• [PROMPT]:
Copy the listing below line for line, starting at its first line and ending with the line that has "6.0, 3.0, 1.5)" in it. Add nothing.

DATA PROVIDED start

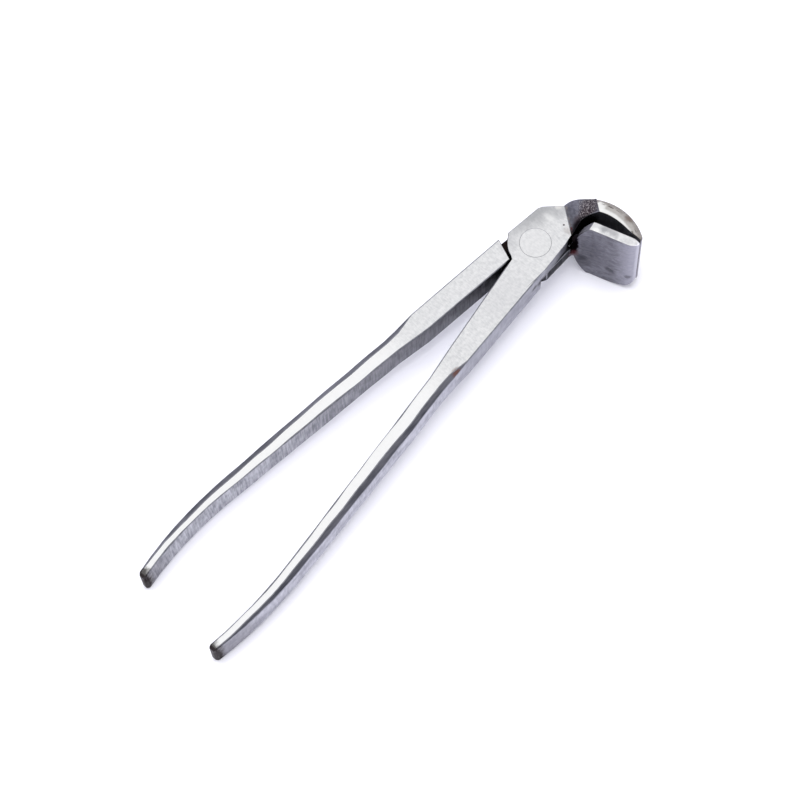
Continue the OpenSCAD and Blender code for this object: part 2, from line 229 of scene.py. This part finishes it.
# A faint satin patch over the rivet's head and the plate round it
plate_satin = (0.4, "#eaeaec", (0.0, 0.0, BAR_TOP), 6.0, 3.0, 1.5)

# Belt-ground carbon steel on both levers' flat faces: satin and nearly white, whitest on the
# grips. The plate greys towards its far edge
ground = steel(
    "belt_ground_steel", "#d3d4d7", "#f2f2f4", mottle=(1.3, 1.3, 1.3), marks=(0.5, 2.2, 2.2),
    marks_share=0.5, rough=0.34, bump=0.005,
    stains=[
        plate_satin,
        (0.65, "#97989d", (12.4, 8.4, BAR_TOP), 6.0, 4.5, 2.0, (0.7, 1.1, 1.0)),
        (0.4, "#a4a5aa", (15.6, 1.2, BAR_TOP), 2.6, 1.6, 1.5),
        (0.45, "#9c9da3", (2.0, 10.4, BAR_TOP), 4.6, 3.0, 1.5, (0.6, 1.2, 1.0)),
        (0.3, "#a9aab0", (-7.0, 7.4, BAR_TOP), 3.0, 2.0, 1.5),
        (0.5, "#f8f8f9", (11.1, 2.7, BAR_TOP), 1.3, 1.1, 1.2, (1.0, 0.6, 1.0)),
        (0.6, "#f2efec", (17.0, 3.4, BAR_TOP), 1.1, 0.7, 0.9),
        (0.95, "#3a2c2b", (12.5, -3.1, BAR_TOP), 0.4, 0.12, 0.35),
        (0.35, "#8b7a74", (11.6, -5.6, BAR_TOP), 1.4, 0.9, 1.4),
        (0.25, "#cfcfd3", (-24.0, -6.0, BAR_TOP), 7.0, 4.0, 3.0, (0.7, 1.2, 1.0)),
        (0.8, "#fcfcfd", (-138.0, 0.0, 0.0), 74.0, 10.0, 0.0, (1.0, 0.5, 0.5)),
    ] + tips + rust,
)
# Forge skin on the lower lever's sides: paler on the grip, in upright hammer and file streaks,
# and painted nearly black by the joint as shade in the narrow gap between the levers
forged = steel(
    "forge_skin_with_painted_shade", "#6f7079", "#c6c6cd", mottle=(5.0, 5.0, 5.0),
    marks=(0.7, 0.7, 9.0), marks_share=0.65, rough=0.42, bump=0.03,
    stains=[
        # Painted shade, darkest by the joint, where the gap between the levers is narrow
        (0.75, "#4a4a52", (-20.0, 0.0, 0.0), 80.0, 45.0, 5.0, (1.0, 0.5, 0.5)),
        (0.8, "#242429", (-8.0, 0.0, 0.0), 30.0, 22.0, 3.0, (1.0, 0.5, 0.5)),
        (0.5, "#5a575f", (-188.0, 19.0, 0.0), 10.0, 5.0, 3.0, (1.0, 0.4, 0.4)),
    ] + tips + grime_and_shade,
)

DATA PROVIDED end

• [ANSWER]:
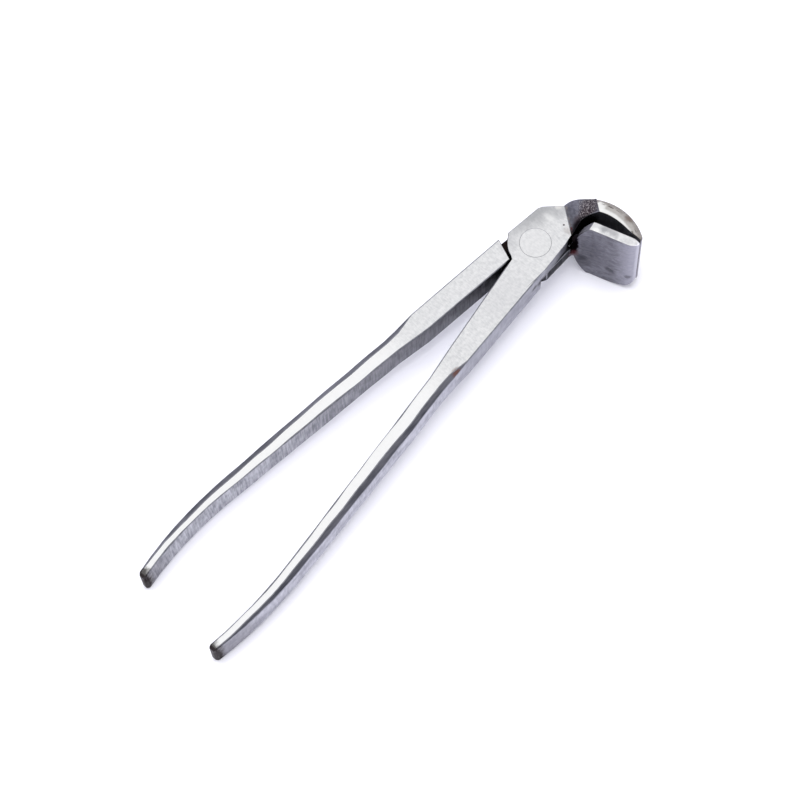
Continue the OpenSCAD and Blender code for this object: part 2, from line 229 of scene.py. This part finishes it.
# A faint satin patch over the rivet's head and the plate round it
plate_satin = (0.4, "#eaeaec", (0.0, 0.0, BAR_TOP), 6.0, 3.0, 1.5)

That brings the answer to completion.